KAYBETTİĞİMİZ GAZOZUNA MAÇ KÜLTÜRÜ
Çocukluğumda İstanbul Bostancı İstasyonu’nun arkasındaki sahada yazın futbol maçları oynanırdı. Ada’dan Lefter gelirdi. Suat, Kadri, Basri, zamanın ünlü futbolcularını yakından görmek, ellerinden sıkmak, biz çocuklar için övünç kaynağıydı. Gazozuna maç yaparlardı. Maçtan sonra hepsi sarmaş dolaş, birbirlerini kutlarlar, giyinir fenerlisi cimbomlusu birlikte giderlerdi.
Belki de o arkadaşlığın sırrı, maçın gazozuna olmasındaydı. Ama daha önemlisi, sistem daha Romalılaşmamıştı, Bizanslılaşmamıştı. O Bozkır Festivali’nde at yarışı yapan Moğol çocuklar arasındaki arkadaşlığa sistemin kirli tırnakları uzanmamıştı.

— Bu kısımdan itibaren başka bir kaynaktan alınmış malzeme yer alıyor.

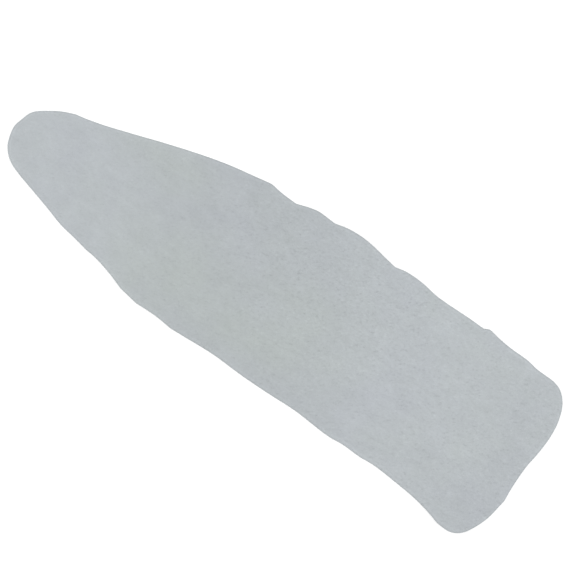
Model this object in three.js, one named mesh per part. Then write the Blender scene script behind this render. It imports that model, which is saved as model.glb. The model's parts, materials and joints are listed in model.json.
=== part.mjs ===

HEP BİRLİKTE KAZANMAK VARKEN HEP BERABER KAYBEDİYORUZ
Gazozuna maç “nostalji” oldu. Arkadaşın kazanmasından duyulan sevincin üzerine toprak atılıyor. Acaba okunan Fatihalar kimin içindir…
Hep birlikte kazanmak varken, hep beraber kaybediyoruz. Ve bütün bunlar kardeşlik ayı olan Ramazan’da oluyor. Gündüz orucumuzu tutuyor, akşam kardeşimize saldırıyoruz.